For while the President was patting himself on the back for his strategic brilliance, Yemen was descending into bloody chaos.

Today, Houthi rebels – Shia Muslims backed by Iran – have driven the Sunni dominated government out of the capital Sana’a and are advancing on the regime’s last redoubt in the southern city of Aden.

Saudi Arabia, terrified of increasing Iranian influence on a strategically important country that controls access to the Red Sea, and therefore the Suez Canal, has been dragged into the conflict.

Meanwhile, Sunni terrorist groups such as “Islamic State” have run riot, blowing up a mosque in the capital and killing at least 142 worshippers (the congregation was chanting “Death to the Jews” and “Death to America” when the bombs went off).

If this is what Obama thinks success looks like, I’d hate to see one of his failures. In fact his failures are there aplenty for anyone who cares to look. For example, Obama inherited a largely stable Iraq, thanks to the much derided US troop surge initiated by his predecessor George W Bush.

Defying military advice, Obama ordered a rapid withdrawal of US troops from Iraq in 2011, leaving a vacuum that has been filled by Islamic State to catastrophic effect.

In Syria, Obama laid down firm red lines to President Bashar Assad over the use of chemical weapons – and then capitulated when Assad defied him.

In Libya, Obama decided to “lead from behind” as France and the UK backed the overthrow of Muammar Gaddafi – a policy that has had disastrous consequences, and now both Libya and Syria are now locked in bloody, unresolved civil wars. Meanwhile, Obama has gone out of his way to befriend the mediaeval bigots who run Iran while alienating Israel, the only democracy and lone friend of the West in the region.

In Europe, Vladimir Putin has run rings around the jejune Obama administration with the result that Russian aggression has gone largely unchecked in Ukraine and elsewhere.

Obama’s entire period in office has seen one foreign policy disaster after another.

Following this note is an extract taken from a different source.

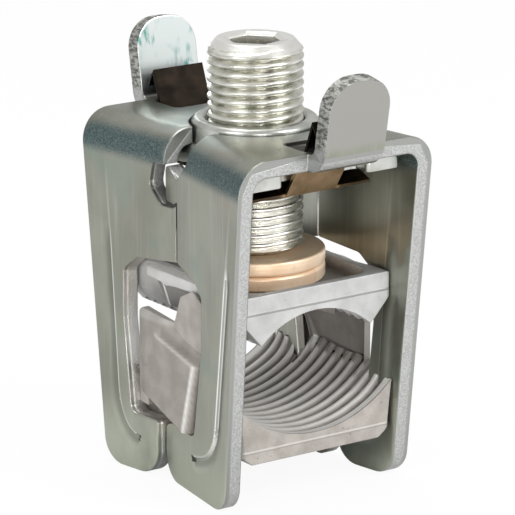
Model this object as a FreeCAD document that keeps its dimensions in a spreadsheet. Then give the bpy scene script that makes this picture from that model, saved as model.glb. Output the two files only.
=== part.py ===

The result is that across the entire Middle East a proxy war is raging between Sunni Saudi Arabia and Shia Iran, which could further spiral out of control at any moment.

One consequence of this is further terrorist attacks on the West – particularly in Europe with our entirely porous borders.

This is not just incompetence, although there is plenty of that, but Obama wanted to run down American power for purely ideological reasons.

For Obama and the Left, Western power is a bad thing. They naively believe that if the West keeps out of the Middle East, Sunni and Shia will suddenly be overcome with brotherly love and will stop slaughtering each other – as they have been doing for the last 1,400 years.

For years the Left has dreamed of the day when Western power in the world is diminished. We are about to find out what that world is like – and I suspect none of us is going to like it.

Clarkson’s crime

Farewell then to Doncaster’s finest, Jeremy Clarkson, who has been sacked by the BBC after launching a physical and verbal assault on a Top Gear producer.

Once it became clear that Clarkson had thumped a colleague in a row over hot food, I suppose it was inevitable he would have to go – although his bosses were clearly itching to get rid of him because he didn’t fit in with the Left Wing culture of the BBC. And aren’t there double standards at work here? John Prescott remained deputy prime minister after punching a protester in 2001.

Perhaps Clarkson’s real crime was that his politics were not politically correct enough?